Poursuivons notre enquête. Satan est formellement nommé dans le Premier Livre des Chroniques (et il semble que cette dénomination lui soit donnée comme son nom propre), au chapitre 21, verset 1. "Satan se dressa contre Israël et il incita David à dénombrer les Israélites." Dans un passage parallèle du deuxième livre des Chroniques, au chapitre 24, versets 1 à 8, Satan n’est pas formellement nommé. On y parle de "la colère de Yahvé" qui se dresse contre Israël.
Et puis il y a le mystérieux serpent, "le plus rusé de tous les animaux des champs" (c’est-à-dire une créature, ce point est capital), évoqué au début de la Sainte Bible hébraïque, au livre de la Genèse, chapitre 3, versets 1 et suivants. Le serpent est présenté ici comme une créature de Dieu envieuse du bonheur édénique de l’homme. Ce serpent a toujours été considéré, dans la tradition juive et chrétienne comme une figure de l’Ange déchu, de celui qui a dit dans son orgueil : je ne servirai pas !

Comprenez bien qu’il ne s’agit pas ici de discuter de l’existence ou de la non existence de Satan, mais de démontrer que l’assertion d’HARARI est fausse : si, l’ancien Testament parle bien de Satan.
Mais pourquoi en parle-t-il si peu ? Le Vocabulaire de Théologie Biblique (Sous la direction de Xavier LÉON-DUFOUR, Les éditions du Cerf, Paris, 1962), à l’article Satan, page 998, l’explique fort bien : "L’Ancien Testament ne parle que très rarement de Satan et sous une forme qui, sauvegardant la transcendance du Dieu unique, évite soigneusement tout ce qui aurait pu incliner Israël vers un dualisme auquel il n’était que trop porté." Autrement dit, c’est précisément pour ne pas sombrer dans ce dualisme que Satan est peu nommé, et c’est pour sauvegarder la Transcendance de Dieu que nom de Yahvé n’est jamais prononcé autrement que sous celui d’Adonaï.

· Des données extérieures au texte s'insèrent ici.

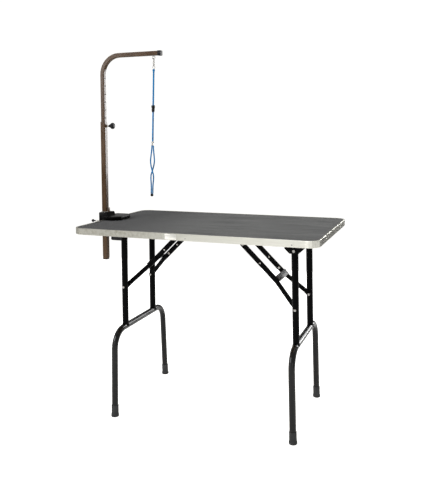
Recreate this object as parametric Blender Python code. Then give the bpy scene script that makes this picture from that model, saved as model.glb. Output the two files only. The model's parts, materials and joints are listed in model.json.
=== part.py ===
"""Folding pet grooming table with a clamp-on grooming arm and a noose leash.

Units are metres and +Z is up. The table stands on the floor, z = 0. Lengths along the
table are X, across it Y. Every position below is in the table's own frame, whose origin
is on the floor under the middle of the top; FRAME_SHIFT_X then centres the whole object,
arm included, on X = 0.
"""

import math

import bmesh
import bpy
from mathutils import Matrix, Vector

# ---------------------------------------------------------------- driving dimensions
GAP = 0.0003                    # clearance left between touching pieces

TABLE_LENGTH = 0.955
TABLE_WIDTH = 0.608
TABLE_TOP_Z = 0.7605            # top of the trim's lip
CORNER_RADIUS = 0.045

TRIM_HEIGHT = 0.0245
TRIM_WALL = 0.0012
TRIM_TOP_LIP = 0.006
TRIM_BOTTOM_LIP = 0.009
TRIM_EDGE_CHAMFER = 0.0008
JOINT_PLATE_X = -0.058
JOINT_PLATE_LENGTH = 0.046
JOINT_PLATE_HEIGHT = 0.0205
JOINT_PLATE_THICKNESS = 0.0010

MAT_THICKNESS = 0.003
BOARD_THICKNESS = 0.018

SIDES = {
    # side of the table: sign of X, pivot X, pivot height, outward lean of the leg, and how
    # far from the middle the lower tube turns down and stands on the floor in each row
    "left": {"sign": -1, "pivot_x": -0.346, "pivot_z": 0.7195, "lean": 0.0,
             "corner_y": {"near": 0.2145, "far": 0.2230},
             "foot_y": {"near": 0.2225, "far": 0.2475}},
    "right": {"sign": 1, "pivot_x": 0.357, "pivot_z": 0.6925, "lean": math.radians(1.08),
              "corner_y": {"near": 0.2015, "far": 0.2225},
              "foot_y": {"near": 0.1955, "far": 0.2360}},
}
ROWS = {"near": -1, "far": 1}   # row of the frame: sign of Y

UPRIGHT_RADIUS = 0.0127
UPRIGHT_WALL = 0.0014
UPRIGHT_Y = 0.125
UPRIGHT_TOP = 0.0075            # how far an upright rises above its pivot

LOWER_TUBE_RADIUS = 0.0125
LOWER_TUBE_WALL = 0.0014
LOWER_TUBE_TOP_Z = 0.337        # height of the cross run's axis above the floor
LOWER_TUBE_BEND = 0.070

FOOT_RADIUS = 0.0142
FOOT_BASE_RADIUS = 0.0155
FOOT_HEIGHT = 0.046
FOOT_FLOOR = 0.006

BRACKET_HALF_LENGTH = 0.036
BRACKET_TIP_HALF_LENGTH = 0.0165
BRACKET_TIP_BELOW_PIVOT = 0.0100
BRACKET_TAPER_ABOVE_PIVOT = 0.0075
BRACKET_CHEEK_INSIDE = 0.0142   # inner face of a cheek, from the upright's axis
BRACKET_SHEET = 0.0025
BRACKET_FLANGE_HALF_WIDTH = 0.030

PIVOT_BOLT_RADIUS = 0.004
PIVOT_BOLT_HEAD_RADIUS = 0.0059
PIVOT_BOLT_HEAD = 0.0045
PIVOT_BOLT_NUT = 0.0055

STAY_REACH = 0.2195             # leg pivot to either end of a folding stay
STAY_SHEET = 0.003
UPPER_STAY_HALF_WIDTH = 0.010
UPPER_STAY_Y = 0.064
UPPER_STAY_TAIL = 0.0305        # from the knuckle to the tie plate
LOWER_STAY_HALF_WIDTH = 0.009
LOWER_STAY_KNUCKLE_Y = 0.0677
LOWER_STAY_LEG_Y = 0.1085
LOWER_STAY_LEG_PAD = 0.022
LOWER_STAY_STRAIGHT = 0.036
RIVET_HEAD_RADIUS = 0.0055
RIVET_HEAD = 0.0022
TIE_PLATE_HALF_WIDTH = 0.0125
TIE_PLATE_HALF_SPAN = 0.0715
TIE_PLATE_THICKNESS = 0.002

ANCHOR_HALF_LENGTH = 0.022
ANCHOR_CHEEK_Y = 0.06045        # middle of an anchor's cheek
ROD_RADIUS = 0.003
ROD_HEAD_RADIUS = 0.0055
ROD_HEAD = 0.002
BORE_CLEARANCE = 0.0003

STAY_BOLT_RADIUS = 0.003
STAY_BOLT_HEAD_RADIUS = 0.0049
STAY_BOLT_HEAD = 0.0030
STAY_BOLT_NUT = 0.0040

# grooming arm
ARM_X = -0.4995
ARM_Y = -0.010
POST_SIZE = 0.022
POST_WALL = 0.0015
POST_BOTTOM_Z = 0.585
POST_TOP_Z = 1.172
TUBE_CORNER_RADIUS = 0.0025
PLUG_FLANGE = 0.003
PLUG_SPIGOT = 0.0184
PLUG_DEPTH = 0.014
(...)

L’intention de monsieur HARARI me semble claire : faire porter sur les épaules des chrétiens la suspicion de dualisme, car selon lui il est impossible d’être dualiste : "Ou bien vous croyez en un Dieu unique et tout puissant, ou vous croyez à deux forces opposées."
Voilà son mode de raisonnement : affirmer des choses fausses ou approximatives, puis asséner qu’il est impossible de croire à l’existence de Satan. Il ne voit pas que Satan est une créature, certes puissante et libre, mais que pour les chrétiens elle est une créature qui a déjà perdu la bataille cosmique dont le commencement coïncide avec l’origine du monde.

J’aurai l’occasion de revenir sur la manière dont monsieur HARARI traite le Zoroastrisme ou le Confucianisme, en me fondant sur les cours que j’ai suivis au Collège de France sur ces deux croyances.

2 commentaires:

Gilles a dit…

Excellente analyse, captivante... et j'en profite pour vous souhaiter, cher Philippe, une année 2020 exaltante et suivie de beaucoup, beaucoup d'autres !!... Amicalement. Gilles Jaudouin

Philippe POINDRON a dit…

Merci cher Gilles ! Bonne et heureuse année et à bientôt sous le soleil du midi.